Task brief
The data below holds the lines to copy: everything from the line containing "hide_parts(strap_node)" to the line containing "tuple(seat.place((TONGUE_PIVOT, 0, TONGUE_WEB_LEVEL))", both ends included, set down exactly.

Provided data
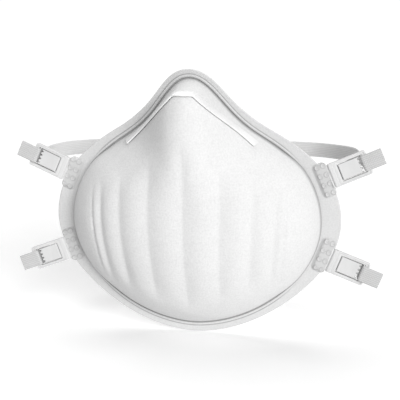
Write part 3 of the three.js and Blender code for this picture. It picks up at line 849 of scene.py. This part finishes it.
def tongue_body(seat):
    """The locking tongue: soft edges, a shallow thumb dish and a toothed outer edge."""
    half = WINDOW_HALF - GAP
    columns = np.concatenate([np.linspace(TONGUE_PIVOT, TONGUE_TIP - NOTCH - 0.05, 22),
                              np.linspace(TONGUE_TIP - NOTCH + 0.05, TONGUE_TIP, 6)])
    v = np.linspace(-half, half, 57)
    notch = np.min([np.abs(v - c) for c in NOTCHES], axis=0)
    reach = TONGUE_TIP - NOTCH * smooth(NOTCH / 2 + 0.12, NOTCH / 2 - 0.14, notch)
    u = np.minimum(columns[None], reach[:, None])
    side = smooth(0, 0.3, half - np.abs(v))[:, None]
    tip = smooth(0, 0.35, reach[:, None] + 0.02 - u)
    dish = 0.16 * np.exp(-((u - 9.6) / 3) ** 2 - (v[:, None] / 2.6) ** 2)
    high = TONGUE / 2 - 0.22 * (1 - side) - 0.25 * (1 - tip) - dish
    low = -TONGUE / 2 + 0.2 * (1 - side) + 0.2 * (1 - tip)
    grid = np.repeat(v[:, None], len(columns), axis=1)
    top = seat.place(np.stack([u, grid, high], -1))
    under = seat.place(np.stack([u, grid, low], -1))
    # Painted shade on the tongue's side and tip edges where they go down into the gap, and on all of
    # its underside.
    shade = PAINTED_GAP_SHADE * np.maximum(1 - side * np.ones_like(tip), 1 - tip)
    shade = np.concatenate([shade, np.full_like(shade, PAINTED_GAP_SHADE)], axis=1)
    return *sweep(np.concatenate([top, under[:, ::-1]], axis=1)), shade.ravel()


def combined(*forms):
    """Several closed forms as one list of points, faces and shades."""
    points, faces, shades = [], [], []
    for p, f, shade in forms:
        shift = sum(len(x) for x in points)
        faces += [tuple(i + shift for i in face) for face in facing_out(p, f)]
        points.append(np.asarray(p))
        shades.append(shade)
    return np.concatenate(points), faces, np.concatenate(shades)


# ---------------------------------------------------------------- elastic


def band(path, across, start=0.0, frayed=False):
    """Flat elastic along a path: lengthwise cords, slightly scalloped edges."""
    path = np.asarray(path, float)
    steps = np.linalg.norm(np.diff(path, axis=0), axis=1)
    along = start + np.concatenate([[0], np.cumsum(steps)])
    tangent = unit(np.gradient(path, axis=0))
    across = unit(np.asarray(across, float) * np.ones_like(path))
    thick = unit(np.cross(tangent, across))
    across = unit(np.cross(thick, tangent))
    s = np.linspace(-1, 1, 49)
    cord = 0.05 * np.cos(s * math.pi * CORDS)
    edge = np.sqrt(np.clip(1 - np.abs(s) ** 14, 0, 1))
    half = (STRAP / 2 - 0.06) * np.maximum(edge, 0.25) + cord * edge
    sections, uv = [], []
    rng = np.random.default_rng(3)
    for i, (p, a, t) in enumerate(zip(path, across, thick)):
        width = STRAP_WIDTH / 2 - 0.05 + 0.05 * math.sin(along[i] * 2 * math.pi / SCALLOP)
        shift = np.zeros(len(s))
        if frayed and i >= len(path) - 2:
            shift = rng.uniform(-0.12, 0.06, len(s)) * (1 if i == len(path) - 1 else 0.4)
        ends = p + shift[:, None] * tangent[i]
        upper = ends + (s * width)[:, None] * a + half[:, None] * t
        lower = ends + (s * width)[:, None] * a - half[:, None] * t
        sections.append(np.concatenate([upper, lower[::-1]]))
        flat = np.stack([s * width, np.full(len(s), along[i])], -1)
        uv.append(np.concatenate([flat, flat[::-1]]))
    points, faces = sweep(sections)
    return points, faces, np.concatenate(uv), along[-1]


def resample(path, spacing):
    steps = np.linalg.norm(np.diff(path, axis=0), axis=1)
    along = np.concatenate([[0], np.cumsum(steps)])
    at = np.linspace(0, along[-1], max(3, int(along[-1] / spacing) + 1))
    return np.stack([np.interp(at, along, path[:, k]) for k in range(3)], -1), at / along[-1]


def end_path():
    """From behind the slot, through it, over the outer bar and out along the tail."""
    over = FRAME / 2 + GAP + STRAP / 2
    turn = np.linspace(math.pi, math.pi / 2, 9)
    bend = [(SLOT + FOLD + FOLD * math.cos(a), 0, over - FOLD + FOLD * math.sin(a)) for a in turn]
    tail = [(SLOT + FOLD + 1, 0, over), (21, 0, over + 0.04), (TAIL_END, 0, over + 0.02)]
    return np.array([(SLOT, 0, -STRAP_LEAVES), (SLOT, 0, 0), *bend, *tail])


def loop_path(level):
    """Centreline of a head strap from the right buckle round to the left one, and its lean."""
    seat = Seat(level, "right")
    start = seat.place((SLOT, 0, -STRAP_LEAVES - GAP))
    loop = [start, start + (0, 4, 0), *np.array(LOOPS[level], float)]
    loop += [np.array(p) * (-1, 1, 1) for p in loop[:-1][::-1]]
    path, share = resample(centripetal(loop, False), 1.0)
    path[0, 0], path[-1, 0] = path[1, 0], path[-2, 0]
    tilt = math.radians(BUCKLES[level][2])
    lean = tilt * smooth(0.16, 0, np.minimum(share, 1 - share)) * np.where(share < 0.5, 1, -1)
    across = np.stack([-np.sin(lean), np.zeros_like(lean), np.cos(lean)], -1)
    return path, across, share


RUN = 0.3  # share of a head strap made as its own run at each end, next to the buckle

for level in LEVELS:
    path, across, share = loop_path(level)
    strap_node = f"head_strap_{level}"
    parts = {"right": share <= RUN, "back": (share > RUN - 0.004) & (share < 1 - RUN + 0.004),
             "left": share >= 1 - RUN}
    for part, chosen in parts.items():
        points, faces, uv, _ = band(path[chosen], across[chosen])
        run = make(f"strap_{level}_{part}", points, facing_out(points, faces), strap_look,
                   uv)
        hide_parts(strap_node)
        if part == "back":
            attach(run, "mask")
            continue
        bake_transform(run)

    for side in SIDES:
        seat = Seat(level, side)
        name = f"{level}_{side}"
        points, faces, shade = weld_plate(seat, level)
        plate = make(f"weld_plate_{name}", points, facing_out(points, faces), plate_look,
                     sharp=75, seam=shade)
        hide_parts(f"buckle_anchor_{name}")
        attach(plate, "mask")

        points, faces = hinge_web(seat)
        web = make(f"hinge_web_{name}", points, facing_out(points, faces), buckle_look)
        tuple(seat.place((-1.5, 0, 0)) * MM)
        tuple(seat.place((0, 0, 0)) * MM)
        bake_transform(web)

        points, faces, shade = combined(frame_body(seat), rod(seat, FRAME / 2, FRAME_HALF, 0))
        body = make(f"frame_{name}", points, faces, buckle_look, sharp=35, seam=shade)
        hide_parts(f"buckle_frame_{name}")
        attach(body, f"buckle_{name}")

        pivot = rod(seat, TONGUE / 2, WINDOW_HALF - GAP, TONGUE_PIVOT, 0.2)
        points, faces, shade = combined(tongue_body(seat), pivot)
        tongue = make(f"tongue_{name}", points, faces, tongue_look, sharp=35,
                      seam=shade)
        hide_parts(f"buckle_tongue_{name}")
        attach(tongue, f"tongue_{name}")

        points, faces, shade = tongue_web(seat)
        web = make(f"tongue_web_{name}", points, facing_out(points, faces), buckle_look,
                   seam=shade)
        tuple(seat.place((WINDOW[0], 0, TONGUE_WEB_LEVEL)) * MM)
        tuple(seat.place((TONGUE_PIVOT, 0, TONGUE_WEB_LEVEL)) * MM)
        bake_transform(web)

        path_end, _ = resample(seat.place(end_path()), 0.35)
        points, faces, uv, _ = band(path_end, seat.across, frayed=True)
        # Painted shade on the part of the strap end that lies inside the buckle's slot.
        inside = PAINTED_GAP_SHADE * smooth(FRAME / 2 + 0.4, FRAME / 2 - 0.3, (points - seat.home) @ seat.forward)
        end = make(f"strap_tail_{name}", points, facing_out(points, faces), tail_look, uv,
                   seam=inside)
        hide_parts(f"strap_end_{name}")
        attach(end, f"buckle_{name}")

# ---------------------------------------------------------------- studio

VIEW_AZIMUTH, VIEW_ELEVATION, VIEW_ROLL = 9.31, 10.0, 0.35
VIEW_TARGET, VIEW_DISTANCE, LENS = (0.00246, 0, 0.00129), 0.3555, 62.55
AIR_BELOW, AIR_ABOVE, AIR_SEEN, FLOOR_GLOW = 0.95, 0.12, 1.05, 0.2

camera = bpy.data.objects.new("camera", bpy.data.cameras.new("camera"))
bpy.context.scene.collection.objects.link(camera)
az, el = math.radians(VIEW_AZIMUTH), math.radians(VIEW_ELEVATION)
back = Vector((math.sin(az) * math.cos(el), -math.cos(az) * math.cos(el), math.sin(el)))
camera.data.lens = LENS
camera.data.sensor_width = 36
camera.location = Vector(VIEW_TARGET) + back * VIEW_DISTANCE
camera.rotation_mode = "QUATERNION"
roll = Quaternion((0, 0, 1), math.radians(VIEW_ROLL))
camera.rotation_quaternion = (-back).to_track_quat("-Z", "Y") @ roll
camera.data.clip_start, camera.data.clip_end = 0.01, 20
bpy.context.scene.camera = camera

FLOOR_HALF, FLOOR_GAP = 3, 0.0005
low = cad_box[0].z - FLOOR_GAP
floor_mesh = bpy.data.meshes.new("floor")
floor_mesh.from_pydata([(x * FLOOR_HALF, y * FLOOR_HALF, low)
                        for x, y in ((-1, -1), (1, -1), (1, 1), (-1, 1))], [], [(0, 1, 2, 3)])
floor = bpy.data.objects.new("floor", floor_mesh)
bpy.context.scene.collection.objects.link(floor)
paper = Nodes("paper", 0.9, Emission_Strength=FLOOR_GLOW, Emission_Color=(1, 1, 1, 1))
floor_mesh.materials.append(paper.finish(
    paper.ramp(paper.noise(paper.place, 30), (0.3, grey(0.9)), (0.7, grey(0.92))),
    paper.bump(paper.noise(paper.place, 900), 0.0001, 0.2)))
floor.visible_diffuse = False


def sun(name, direction, strength, spread):
    """Even soft light from a direction, as from a wide, distant diffuser."""
    lamp = bpy.data.lights.new(name, "SUN")
    lamp.energy, lamp.angle = strength, math.radians(spread)
    holder = bpy.data.objects.new(name, lamp)
    holder.rotation_mode = "QUATERNION"
    holder.rotation_quaternion = (-Vector(direction)).to_track_quat("-Z", "Y")
    bpy.context.scene.collection.objects.link(holder)


sun("key", (0.55, -0.8, 0.35), 2.45, 34)
sun("back", (-0.2, 0.32, 0.93), 1.45, 55)

# The studio's air lights more from below, as its pale floor does, and looks white.
world = bpy.data.worlds.new("studio")
bpy.context.scene.world = world
world.use_nodes = True
tree = world.node_tree


def ranged(value, *limits):
    """Maps a value between two limits to a result between the other two."""
    node = tree.nodes.new("ShaderNodeMapRange")
    for name, limit in zip(("From Min", "From Max", "To Min", "To Max"), limits):
        if isinstance(limit, bpy.types.NodeSocket):
            tree.links.new(limit, node.inputs[name])
        else:
            node.inputs[name].default_value = limit
    tree.links.new(value, node.inputs["Value"])
    return node.outputs["Result"]


height = tree.nodes.new("ShaderNodeSeparateXYZ")
tree.links.new(tree.nodes.new("ShaderNodeTexCoord").outputs["Generated"], height.inputs[0])
seen = tree.nodes.new("ShaderNodeLightPath").outputs["Is Camera Ray"]
glow = ranged(height.outputs["Z"], -1, 1, AIR_BELOW, AIR_ABOVE)
tree.links.new(ranged(seen, 0, 1, glow, AIR_SEEN), tree.nodes["Background"].inputs["Strength"])
tree.nodes["Background"].inputs["Color"].default_value = (1, 1, 1, 1)
bpy.context.scene.view_settings.view_transform = "Standard"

The solution
        hide_parts(strap_node)
        if part == "back":
            attach(run, "mask")
            continue
        bake_transform(run)

    for side in SIDES:
        seat = Seat(level, side)
        name = f"{level}_{side}"
        points, faces, shade = weld_plate(seat, level)
        plate = make(f"weld_plate_{name}", points, facing_out(points, faces), plate_look,
                     sharp=75, seam=shade)
        hide_parts(f"buckle_anchor_{name}")
        attach(plate, "mask")

        points, faces = hinge_web(seat)
        web = make(f"hinge_web_{name}", points, facing_out(points, faces), buckle_look)
        tuple(seat.place((-1.5, 0, 0)) * MM)
        tuple(seat.place((0, 0, 0)) * MM)
        bake_transform(web)

        points, faces, shade = combined(frame_body(seat), rod(seat, FRAME / 2, FRAME_HALF, 0))
        body = make(f"frame_{name}", points, faces, buckle_look, sharp=35, seam=shade)
        hide_parts(f"buckle_frame_{name}")
        attach(body, f"buckle_{name}")

        pivot = rod(seat, TONGUE / 2, WINDOW_HALF - GAP, TONGUE_PIVOT, 0.2)
        points, faces, shade = combined(tongue_body(seat), pivot)
        tongue = make(f"tongue_{name}", points, faces, tongue_look, sharp=35,
                      seam=shade)
        hide_parts(f"buckle_tongue_{name}")
        attach(tongue, f"tongue_{name}")

        points, faces, shade = tongue_web(seat)
        web = make(f"tongue_web_{name}", points, facing_out(points, faces), buckle_look,
                   seam=shade)
        tuple(seat.place((WINDOW[0], 0, TONGUE_WEB_LEVEL)) * MM)
        tuple(seat.place((TONGUE_PIVOT, 0, TONGUE_WEB_LEVEL)) * MM)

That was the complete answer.